During the day, the photosynthetic corals and macroalgae are undergoing photosynthesis where:

carbon dioxide + water ---> glucose + oxygen

So during the day oxygen levels are high and the fish are happy.

At night, the reverse is true and the photosynthetic organisms are undergoing aerobic respiration using up the sugar they produced during photsynthesis:

glucose + oxygen --> carbon dioxide + water

So your corals and macroalgae are now competing with your fish for oxygen. As well, the carbon dioxide is converted into Carbonic acid and the pH drops.


So your fish become stressed and may even suffocate and die.

I would imagine your flow at night is not agitating the surface water and getting oxygen to the bottom of the tank where the gobies live. I don't think I've seen gobies go to the surface to try to gulp down air and even if they did, they would sink back to the bottom.

Re-aim your powerhead placing near the surface to force water down to the bottom or at the bottom to move water to the surface. I bet it is just flowing linearly parallel to the surface.

Or add more flow with more powerheads.

naesco
02-11-2009, 01:47 AM
Well, it was an unhappy morning for me. I have a 10 gallon I set up around Christmas. It had only live rock, soft corals and the CUC until the weekend. Went and picked up an orange spot shrimp goby, a royal gramma and a clown goby on Friday night. All were acclimated properly and seemed to be doing well for 2 days. They were moving around the tank and even eating a bit. Then woke up yesterday morning to find them all dead.

I am hoping for some insight into what might have killed them all. They didn't have any spots that looked like ick or velvet etc. All the corals and inverts look fine. Just the fish are dead.

My only idea is that maybe the oxygen levels dropped too much at night when all the photosynthesis stopped and everything in the tank was using oxygen up. I have good water circulation with a koralia nano and a HOB aquaclear filter splashing water back in which I assumed would be enough water movement to keep the water oxygenated. Salinity was 1.026 and ammonia, nitrate and nitrites were all 0. pH is about 8.2.

I don't want to get any fish again until I have some idea what might have done this. Is there any possible contamination in the tank that would specifically kill the fish and leave the inverts unaffected?

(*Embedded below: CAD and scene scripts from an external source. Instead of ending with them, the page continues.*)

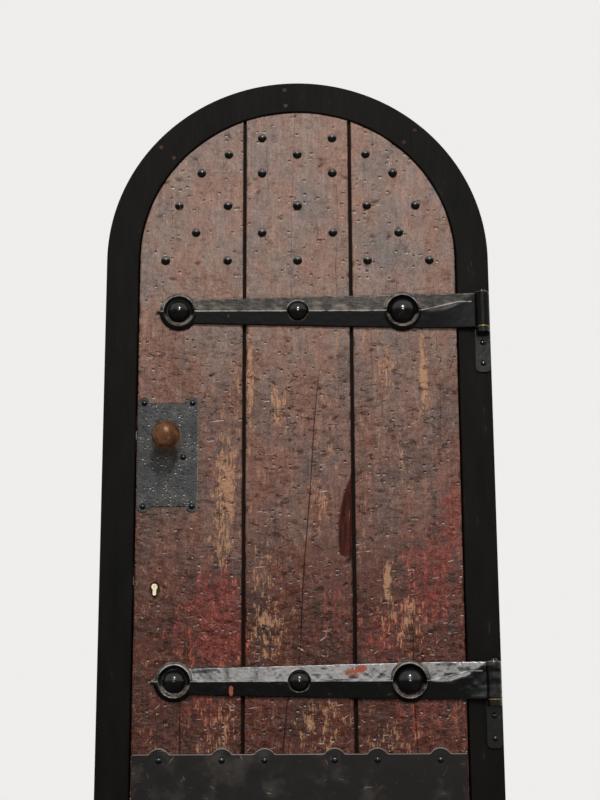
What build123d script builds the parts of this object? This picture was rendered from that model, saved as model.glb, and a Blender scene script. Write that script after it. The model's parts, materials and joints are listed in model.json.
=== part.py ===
"""Arched plank door with forged strap hinges, hung in its own timber frame.

Millimetres. X runs across the door, Z is up, and the outside of the door faces -Y.
The origin is the middle of the sill's underside, half way through the frame's depth.
The door is shown shut, hinged on its right-hand side and opening outwards.
"""
from math import asin, atan2, cos, degrees, radians, sin
import os

from build123d import *

# General clearances
hole_clearance = 0.25     # radial, round any peg, nail or bolt in wood
running_clearance = 0.05  # radial, round a shaft that turns
slide_clearance = 0.5     # beside a bolt that slides

# Leaf
leaf_width = 930.0
leaf_height = 2150.0
plank_thickness = 48.0
plank_gap = 10.0
plank_arris = 2.0
tongue_thickness = 12.0
tongue_grip = 16.0        # how far a tongue reaches into each plank
tongue_clearance = 0.5
leaf_gap = 4.0            # between the leaf's edge and the frame
leaf_proud = 3.0          # the leaf stands this far in front of the frame
stop_gap = 1.0            # between the shut leaf and the frame's stop

# Timber frame
frame_depth = 114.0
frame_face = 95.0         # width of the frame's face beside the leaf
stop_width = 16.0         # how far the stop laps behind the leaf
frame_arris = 3.0
segment_count = 4         # curved timbers in the arched head
lap_angle = 8.0           # half-lap between two curved timbers, in degrees
peg_radius = 6.0
lap_peg_inset = 22.0      # from the head's outer and inner curves
dowel_radius = 8.0
dowel_depth = 40.0
dowel_y = 26.0
tenon_width = 50.0
tenon_thickness = 40.0
tenon_length = 35.0

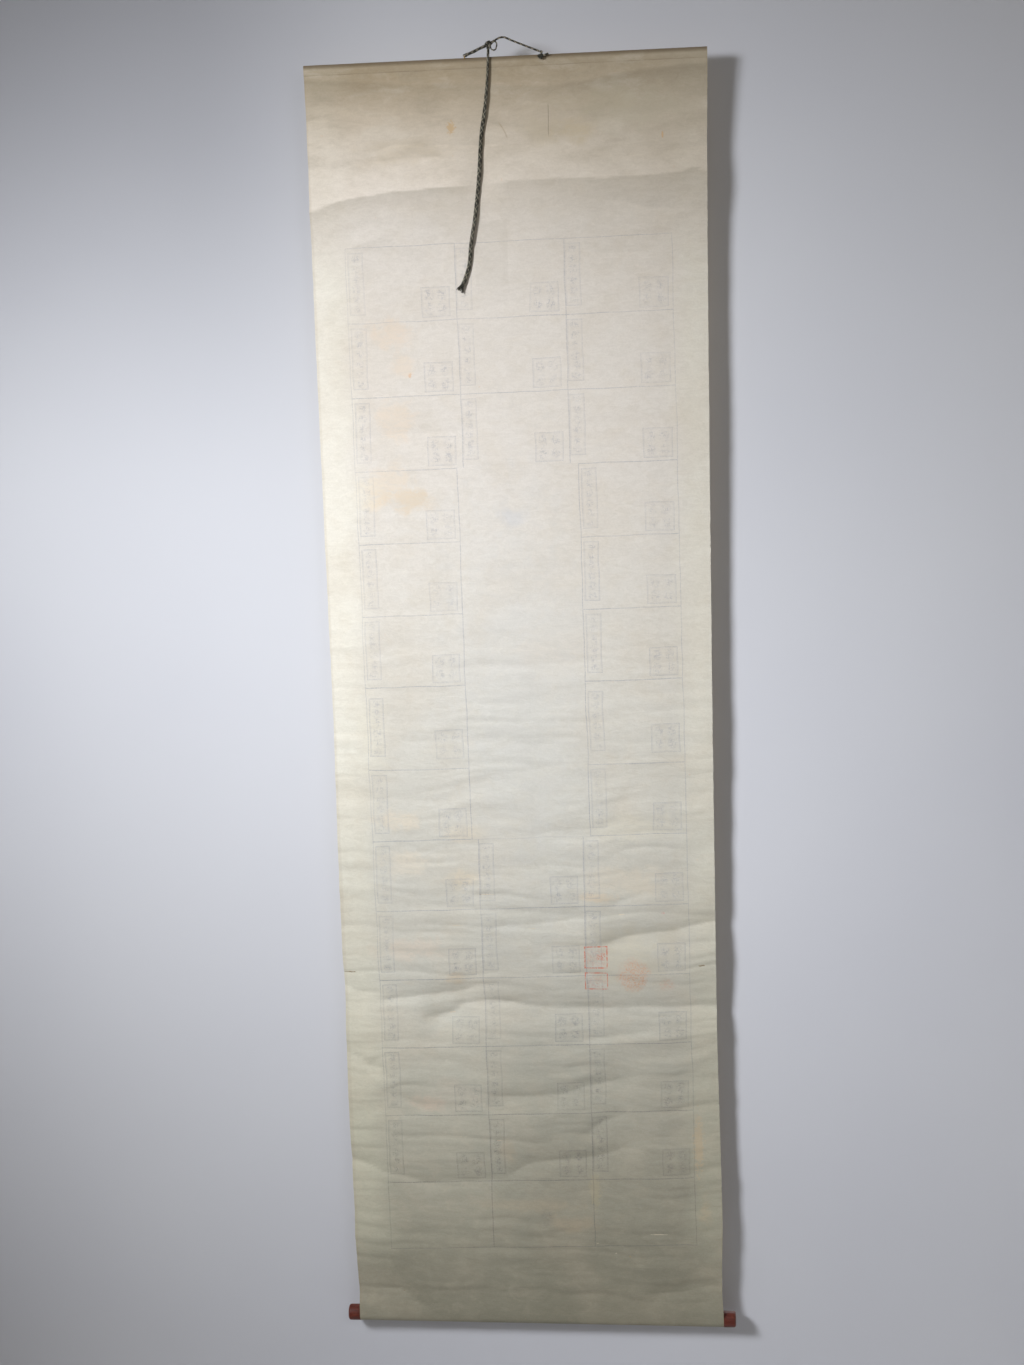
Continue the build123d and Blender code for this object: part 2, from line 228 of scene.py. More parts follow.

Thanks in advance for any insights,

Ron

The answer is very simple. You put too many fish in your tank at the same time and put the bioload out of order. At the very minimum in a tank your size I would only put one fish every two months.
BTW I would also not get a gramma as they are too aggressive in a small tank. I would put the orange last like 6 months from now to give your sandbed a chance to grow lots of critter.
Successful hobbyist go very sllllllllooooooooooow.

Black Phantom
02-11-2009, 01:51 AM
I'm with Snaz. Small tank not yet established plus 3 new fish = lots o poop = ammonia. Go slow.

dsaundry
02-11-2009, 01:51 AM
Agree...Too many too fast in a small tank like that..It is most likely still cycling a bit as well still..small tanks have to have livestock added slowly.

Ron99
02-11-2009, 03:32 AM
I would tend to go with the circulation/oxygen theory for a couple of reasons:

1. The rock and sand came from an established tank and was transported wet. There was an almost undetectable spike in the first week and since then all levels of ammonia, nitrate, nitrite, phosphate have been zero when i've tested the water. So no cycle to speak of.

2. The increased bioload did not seem to have any effect as I tested the water right after the fish died and all readings were still zero. Even if the fish were pooping up a storm they probably wouldn't die so quickly and suddenly as they did from increased waste in the water.

3. All the inverts and corals are doing fine. Good polyp extension on the leathers and the zoas are all open. Increased waste should have affected them as well.

So I think what I need to do is get my refugium going (have just been waiting for my led light to show up) and grow cheato in it with either a reverse day/night cycle or just light it 24/7. That will provide a constant source of oxygen to the tank. I will also try to rearrange the powerhead to get more surface agitation and exchange from top to bottom.

Flash
02-11-2009, 03:34 AM
i have a 10gl nano.. i have lots of corals, two clowns and a cleaner shrimp

I am running a korila1 and a aquaclear 20 filter... my tank is just fine... more then enough water movement and oxygen!